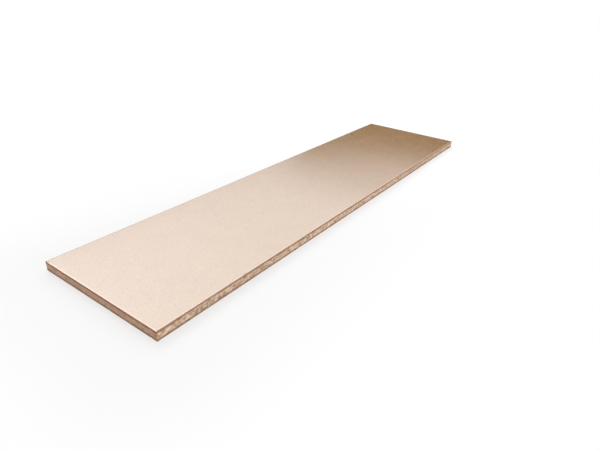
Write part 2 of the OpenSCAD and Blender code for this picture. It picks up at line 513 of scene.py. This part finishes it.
def sawnFlake(look):  # single slivers of softwood in the cut edge, each its own tone, dry and matt
    material, tree = newMaterial("sawnFlake")
    place = addNode(tree, "ShaderNodeTexCoord")
    drawn = addNode(tree, "ShaderNodeAttribute", {"attribute_name": "tone"})
    grain = addNode(tree, "ShaderNodeTexNoise", None, {
        "Vector": place.outputs["Object"], "Scale": 1 / look["grain"], "Detail": 2.0})
    tone = addNode(tree, "ShaderNodeMix", {"data_type": "FLOAT"}, {
        0: look["grainShare"], 2: drawn.outputs["Fac"], 3: grain.outputs[0]})
    tone, colour, onEnd = sawnTones(tree, tone, look)
    # the ends tinted redder, and darker as painted shade
    colour = addNode(tree, "ShaderNodeMix", {"data_type": "RGBA", "blend_type": "MULTIPLY"}, {
        0: onEnd, 6: colour, 7: linear(sawnWood["endTintAndShade"])})
    shader = addNode(tree, "ShaderNodeBsdfPrincipled", None, {
        "Base Color": colour.outputs[2], "Roughness": look["roughness"], "IOR": look["ior"]})
    addNode(tree, "ShaderNodeOutputMaterial", None, {"Surface": shader})
    return material


sanded, sawn, flake = sandedChipboard(sandedLook), sawnChipboard(sawnLook), sawnFlake(flakeLook)
print("materials made")

board = newObject("chipboardPanel", panelMesh(solid, panel))
applyTree(board, reliefTree(relief, largeChips, sanded, sawn), relief)
board.data.set_sharp_from_angle(angle=math.radians(panel["sharpAngle"]))
edgeFlakes = newObject("sawnSlivers", board.data.copy())
applyTree(edgeFlakes, sliverTree(slivers, flake), slivers)
sliverCount = len(edgeFlakes.data.vertices) // (2 * slivers["sides"])
print("panel", len(board.data.vertices), "points, slivers", sliverCount)
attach(board, "root")
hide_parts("board")
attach(edgeFlakes, "root")

camera = {
    "yaw": 55.126, "pitch": 27.965, "roll": 2.527,  # degrees, yaw from +Y towards +X
    "place": (-1.8410, -1.2405, 0.9723),  # metres
    "lens": 28.506, "sensor": 36.0,  # millimetres
    "shift": (-0.0010, 0.0012),
}


def addCamera(spec):
    yaw, pitch, roll = (math.radians(spec[name]) for name in ("yaw", "pitch", "roll"))
    ahead = Vector((math.sin(yaw) * math.cos(pitch), math.cos(yaw) * math.cos(pitch), -math.sin(pitch)))
    level = Vector((math.cos(yaw), -math.sin(yaw), 0))
    rise = level.cross(ahead)
    right = math.cos(roll) * level + math.sin(roll) * rise
    up = math.cos(roll) * rise - math.sin(roll) * level
    data = bpy.data.cameras.new("camera")
    data.lens, data.sensor_width = spec["lens"], spec["sensor"]
    data.shift_x, data.shift_y = spec["shift"]
    viewer = newObject("camera", data)
    turn = Matrix((right, up, -ahead)).transposed().to_4x4()
    viewer.matrix_world = Matrix.Translation(spec["place"]) @ turn
    bpy.context.scene.camera = viewer


addCamera(camera)

# a wide soft panel that the sanded face mirrors, given by the stretch of board that it is seen in
glarePanel = {
    "height": 5.0,  # metres, and so are the places along and across the board
    "along": (-1.7, -1.15, -0.55, -0.1, 0.15, 0.4, 0.7), "across": (-0.6, 0.42),
    # at each place along, first on the near side and then on the far side; 1 is white
    "radiance": ((6.0, 4.6, 2.9, 2.4, 1.2, 1.85, 0.6), (5.4, 2.75, 2.0, 1.4, 1.05, 0.0, 0.0)),
    "cell": 6,  # steps from one place to the next, so that the light changes smoothly
}
# soft boxes, in metres, that light the front edge, the far end of the face and the left end
sideBoxes = {
    "sideWindow": {"place": (-0.5, -3.0, 0.8), "aim": (-0.5, 0, 0), "size": (3.6, 1.1), "radiance": 3.0},
    "farFill": {"place": (1.45, 0.1, 1.4), "aim": (1.45, 0.1, 0), "size": (1.2, 1.0), "radiance": 2.4},
    "endWindow": {"place": (-3.6, 0.3, 0.7), "aim": (-0.5, 0, 0), "size": (1.6, 1.0), "radiance": 1.7},
}
# black cloth beyond that panel, sizes in metres, so that the far end mirrors nothing pale
flag = {"beyond": 0.15, "y": (-2.0, 16.0), "z": (0.1, 5.2), "colour": "#141414"}


def addLamp(name, spec):
    light = bpy.data.lights.new(name, "AREA")
    light.shape, light.size, light.size_y = "RECTANGLE", *spec["size"]
    light.energy = spec["radiance"] * math.pi * spec["size"][0] * spec["size"][1]  # watts
    lamp = newObject(name, light)
    lamp.location = spec["place"]
    lamp.rotation_euler = (Vector(spec["aim"]) - Vector(spec["place"])).to_track_quat("-Z", "Y").to_euler()
    lamp.visible_camera = lamp.visible_glossy = False  # so that the sealed face does not mirror a hard box


def mirrored(x, y, height):  # the spot at that height which the camera sees mirrored at x, y of the face
    stand = Vector(camera["place"])
    share = (height - boardHigh.z) / (stand.z - boardHigh.z)
    return x + (x - stand.x) * share, y + (y - stand.y) * share, height


def addSheet(name, points, faces, material):  # a stage piece that only lights or shades
    mesh = bpy.data.meshes.new(name)
    mesh.from_pydata(points, [], faces)
    mesh.materials.append(material)
    sheet = newObject(name, mesh)
    sheet.visible_camera = False
    return sheet


def addGlarePanel(spec):
    cloth, tree = newMaterial("litDiffuserCloth")
    level = addNode(tree, "ShaderNodeAttribute", {"attribute_name": "radiance"})
    glow = addNode(tree, "ShaderNodeEmission", None, {"Strength": level.outputs["Fac"]})
    addNode(tree, "ShaderNodeOutputMaterial", None, {"Surface": glow})
    along, (nearY, farY), cell = spec["along"], spec["across"], spec["cell"]
    count = (len(along) - 1) * cell + 1
    points, levels = [], []
    for row in range(cell + 1):
        share = row / cell
        for i in range(count):
            left = min(i // cell, len(along) - 2)
            step = i / cell - left
            near, far = ((1 - step) * line[left] + step * line[left + 1] for line in spec["radiance"])
            x = (1 - step) * along[left] + step * along[left + 1]
            points.append(mirrored(x, nearY + share * (farY - nearY), spec["height"]))
            levels.append((1 - share) * near + share * far)
    faces = [(i, i + count, i + count + 1, i + 1) for i in range(cell * count) if (i + 1) % count]
    sheet = addSheet("glarePanel", points, faces, cloth)
    sheet.data.attributes.new("radiance", "FLOAT", "POINT").data.foreach_set("value", levels)


def addFlag(spec, glare):
    cloth, tree = newMaterial("blackFlagCloth")
    matt = addNode(tree, "ShaderNodeBsdfDiffuse", None, {"Color": linear(spec["colour"])})
    addNode(tree, "ShaderNodeOutputMaterial", None, {"Surface": matt})
    x = mirrored(glare["along"][-1], 0, glare["height"])[0] + spec["beyond"]
    addSheet("shadeFlag", [(x, y, z) for y in spec["y"] for z in spec["z"]], [(0, 1, 3, 2)], cloth)


addGlarePanel(glarePanel)
addFlag(flag, glarePanel)
for name, box in sideBoxes.items():
    addLamp(name, box)

studio = {
    "floorHalf": 100.0, "floorColour": "#EDEDED", "ambient": 0.6,
    "white": 0.65,  # share of plain white in the floor as it is seen, which lightens the board's shadow
    "fadeStart": 0.1, "fadeEnd": 0.5,  # metres from the board's sides, where the floor turns plain white
}


def whiteToView(tree):  # 1 for rays that look at the background, straight, mirrored or through glass
    path = addNode(tree, "ShaderNodeLightPath")
    seen = addNode(tree, "ShaderNodeMath", {"operation": "MAXIMUM"}, {
        0: path.outputs["Is Camera Ray"], 1: path.outputs["Is Glossy Ray"]})
    return addNode(tree, "ShaderNodeMath", {"operation": "MAXIMUM"}, {
        0: seen, 1: path.outputs["Is Transmission Ray"]})


def addFloor(spec):
    half = spec["floorHalf"]
    mesh = bpy.data.meshes.new("floor")
    corners = [(-half, -half, 0), (half, -half, 0), (half, half, 0), (-half, half, 0)]
    mesh.from_pydata(corners, [], [(0, 1, 2, 3)])
    floor = newObject("floor", mesh)
    material, tree = newMaterial("paleFloor")
    place = addNode(tree, "ShaderNodeTexCoord")
    beside = addNode(tree, "ShaderNodeVectorMath", {"operation": "ABSOLUTE"}, {0: place.outputs["Object"]})
    beside = addNode(tree, "ShaderNodeVectorMath", {"operation": "SUBTRACT"}, {
        0: beside, 1: (boardHigh.x, boardHigh.y, 0.0)})
    beside = addNode(tree, "ShaderNodeVectorMath", {"operation": "MAXIMUM"}, {0: beside, 1: (0.0, 0.0, 0.0)})
    distance = addNode(tree, "ShaderNodeVectorMath", {"operation": "LENGTH"}, {0: beside})
    fade = addNode(tree, "ShaderNodeMapRange", {"interpolation_type": "SMOOTHSTEP"}, {
        "Value": distance.outputs["Value"], "From Min": spec["fadeStart"], "From Max": spec["fadeEnd"],
        "To Min": spec["white"], "To Max": 1.0})
    glow = addNode(tree, "ShaderNodeMath", {"operation": "MULTIPLY"}, {0: whiteToView(tree), 1: fade})
    matt = addNode(tree, "ShaderNodeBsdfDiffuse", None, {"Color": linear(spec["floorColour"])})
    white = addNode(tree, "ShaderNodeEmission", None, {"Strength": 1.0})
    surface = addNode(tree, "ShaderNodeMixShader", None, {0: glow, 1: matt, 2: white})
    addNode(tree, "ShaderNodeOutputMaterial", None, {"Surface": surface})
    mesh.materials.append(material)


def addWorld(spec):
    world = bpy.data.worlds.new("paleStudio")
    world.use_nodes = True
    tree = world.node_tree
    tree.nodes.clear()
    ambient, white = (addNode(tree, "ShaderNodeBackground", None, {
        "Color": (1, 1, 1, 1), "Strength": strength}) for strength in (spec["ambient"], 1.0))
    surface = addNode(tree, "ShaderNodeMixShader", None, {0: whiteToView(tree), 1: ambient, 2: white})
    addNode(tree, "ShaderNodeOutputWorld", None, {"Surface": surface})
    bpy.context.scene.world = world


addFloor(studio)
addWorld(studio)
bpy.context.scene.view_settings.view_transform = "Standard"
print("studio set")
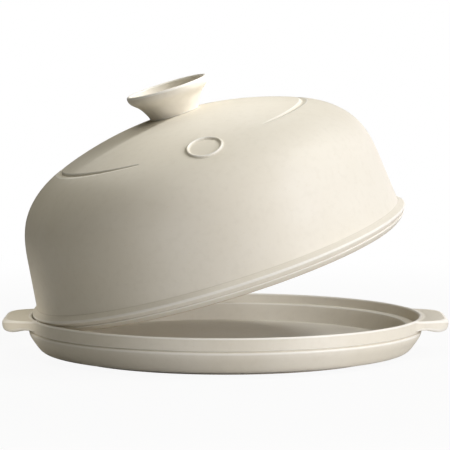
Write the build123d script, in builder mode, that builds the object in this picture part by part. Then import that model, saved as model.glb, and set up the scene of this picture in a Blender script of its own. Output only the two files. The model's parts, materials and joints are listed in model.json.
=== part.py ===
"""Bread cloche: a round glazed tray with two lugs, a domed lid and the lid's cup-shaped knob.

Millimetres. The origin is the middle of the tray's foot, +Z is up and +X points to the right lug.
The lid is made upright about the Z axis, then tipped ajar about its hinge line, as it is at rest.
"""

import os
from math import atan, cos, hypot, radians, sin, sqrt, tan

from build123d import *

# Driving radius: the outside of the lid's foot, which sits in the tray
lid_foot_radius = 140.5

# How the lid stands in the tray
seat_clearance = 0.3
foot_clearance = 2.0
lid_tilt = 17.22
lid_lean = 14.28
lid_slip = 3.5

# Tray, inside, from the seat outwards and down
seat_depth = 7.0
seat_width = 7.0
seat_cove_radius = 1.2
seat_edge_radius = 1.5
lip_flare = 2.4
rim_lip_width = 2.4
floor_thickness = 6.5
well_wall_run = 8.0
well_corner_radius = 5.0

# Tray, outside, from the rim inwards and down
tray_height = 29.0
rim_band_height = 9.5
band_step = 1.0
belly_inset = 4.7
belly_rise_share = 0.364
heel_inset = 10.8
foot_inset = 14.0
foot_height = 3.0
foot_ring_width = 8.0
heel_direction = (1, 0.35)
band_direction = (0.12, 1)

# Lugs
lug_reach = 20.2
lug_width = 84.0
lug_thickness = 7.6
lug_corner_radius = 15.0
lug_edge_radius = 3.0

# Lid, from its foot up
lid_wall = 7.0
lid_foot_edge_radius = 0.8
skirt_drop = 2.4
skirt_flare = 2.4
bead_reach = 5.1
bead_rise = 4.0
bead_direction = (1, 1.5)
wall_foot_reach = 0.5
wall_foot_rise = 3.6
wall_run = 4.2
wall_rise = 37.8
shoulder_run = 39.3
shoulder_rise = 53.1
shoulder_run_share = 0.188
shoulder_rise_share = 0.508
shoulder_turn = 45.0
inner_shoulder_ease_share = 0.086
crown_rise = 18.7

# Crown: a low level ledge at each side, widest in its middle and ending short of the front
ledge_drop = 0.3
ledge_width = 4.7
ledge_centre_reach = 6.8
ledge_end = 47.0
crown_turn = 10.0

# Knob
knob_foot_radius = 18.8
knob_waist_reach = 2.3
knob_waist_rise = 6.2
knob_flare_reach = 6.8
knob_flare_rise = 13.0
knob_rim_reach = 12.3
knob_height = 22.0
knob_lip = 3.2
knob_cup_depth = 15.5
knob_cup_floor_radius = 9.0
knob_foot_direction = (0.2, 1)
knob_rim_direction = (0.06, 1)
knob_cup_direction = (-0.4, -1)

cut_overrun = 20.0

os.makedirs("parts", exist_ok=True)


# Tray section
seat_height = tray_height - seat_depth
seat_outer_radius = lid_foot_radius + foot_clearance
seat_inner_radius = seat_outer_radius - seat_width
lip_inner_radius = seat_outer_radius + lip_flare
lip_radius = lip_inner_radius + rim_lip_width / 2
lip_foot_height = tray_height - rim_lip_width / 2
rim_radius = lip_inner_radius + rim_lip_width
bowl_radius = rim_radius - band_step
band_base = tray_height - rim_band_height
belly_height = foot_height + (band_base - foot_height) * belly_rise_share
heel_radius = rim_radius - heel_inset
foot_radius = heel_radius - foot_inset
floor_height = foot_height + floor_thickness
floor_radius = seat_inner_radius - well_wall_run
overall_length = (rim_radius + lug_reach) * 2

# Lid section, with its heights over the lid's own foot
skirt_height = seat_depth - skirt_drop
skirt_radius = lid_foot_radius + skirt_flare
bead_radius = lid_foot_radius + bead_reach
bead_height = skirt_height + bead_rise
wall_foot_radius = lid_foot_radius + wall_foot_reach
wall_foot_height = bead_height + wall_foot_rise
wall_top_radius = wall_foot_radius - wall_run
wall_top_height = wall_foot_height + wall_rise
crown_radius = wall_top_radius - shoulder_run
crown_edge_height = wall_top_height + shoulder_rise
lid_height = crown_edge_height + crown_rise
crown_curve_radius = (crown_radius**2 + crown_rise**2) / (2 * crown_rise)


def crown_height(radius):
    """Height of the crown's spherical surface over the lid's foot at a radius."""
    return lid_height - crown_curve_radius + sqrt(crown_curve_radius**2 - radius**2)


# Hinge line: the lid turns about a level line over its low edge. Its foot slips lid_slip inwards
# as it tips, so the line stands where the closed and the tipped foot are at the same height.
hinge_over_foot = lid_slip / 2 / tan(radians(lid_tilt) / 2)
hinge_reach = lid_foot_radius - lid_slip / 2
foot_dip = hypot(hinge_over_foot, lid_slip / 2) - hinge_over_foot
closed_height = seat_height + seat_clearance + foot_dip
low_side = Vector(-cos(radians(lid_lean)), -sin(radians(lid_lean)), 0)
hinge_point = low_side * hinge_reach + Vector(0, 0, closed_height + hinge_over_foot)
hinge_direction = Vector(-low_side.Y, low_side.X, 0)
hinge_axis = Axis(hinge_point, hinge_direction)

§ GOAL
Transcribe precisely the lines between the one that contains "Write the build123d" and the one that contains "lid_slip = 3.5", counting those two lines as part of the range.

§ FINAL ANSWER
Write the build123d script, in builder mode, that builds the object in this picture part by part. Then import that model, saved as model.glb, and set up the scene of this picture in a Blender script of its own. Output only the two files. The model's parts, materials and joints are listed in model.json.
=== part.py ===
"""Bread cloche: a round glazed tray with two lugs, a domed lid and the lid's cup-shaped knob.

Millimetres. The origin is the middle of the tray's foot, +Z is up and +X points to the right lug.
The lid is made upright about the Z axis, then tipped ajar about its hinge line, as it is at rest.
"""

import os
from math import atan, cos, hypot, radians, sin, sqrt, tan

from build123d import *

# Driving radius: the outside of the lid's foot, which sits in the tray
lid_foot_radius = 140.5

# How the lid stands in the tray
seat_clearance = 0.3
foot_clearance = 2.0
lid_tilt = 17.22
lid_lean = 14.28
lid_slip = 3.5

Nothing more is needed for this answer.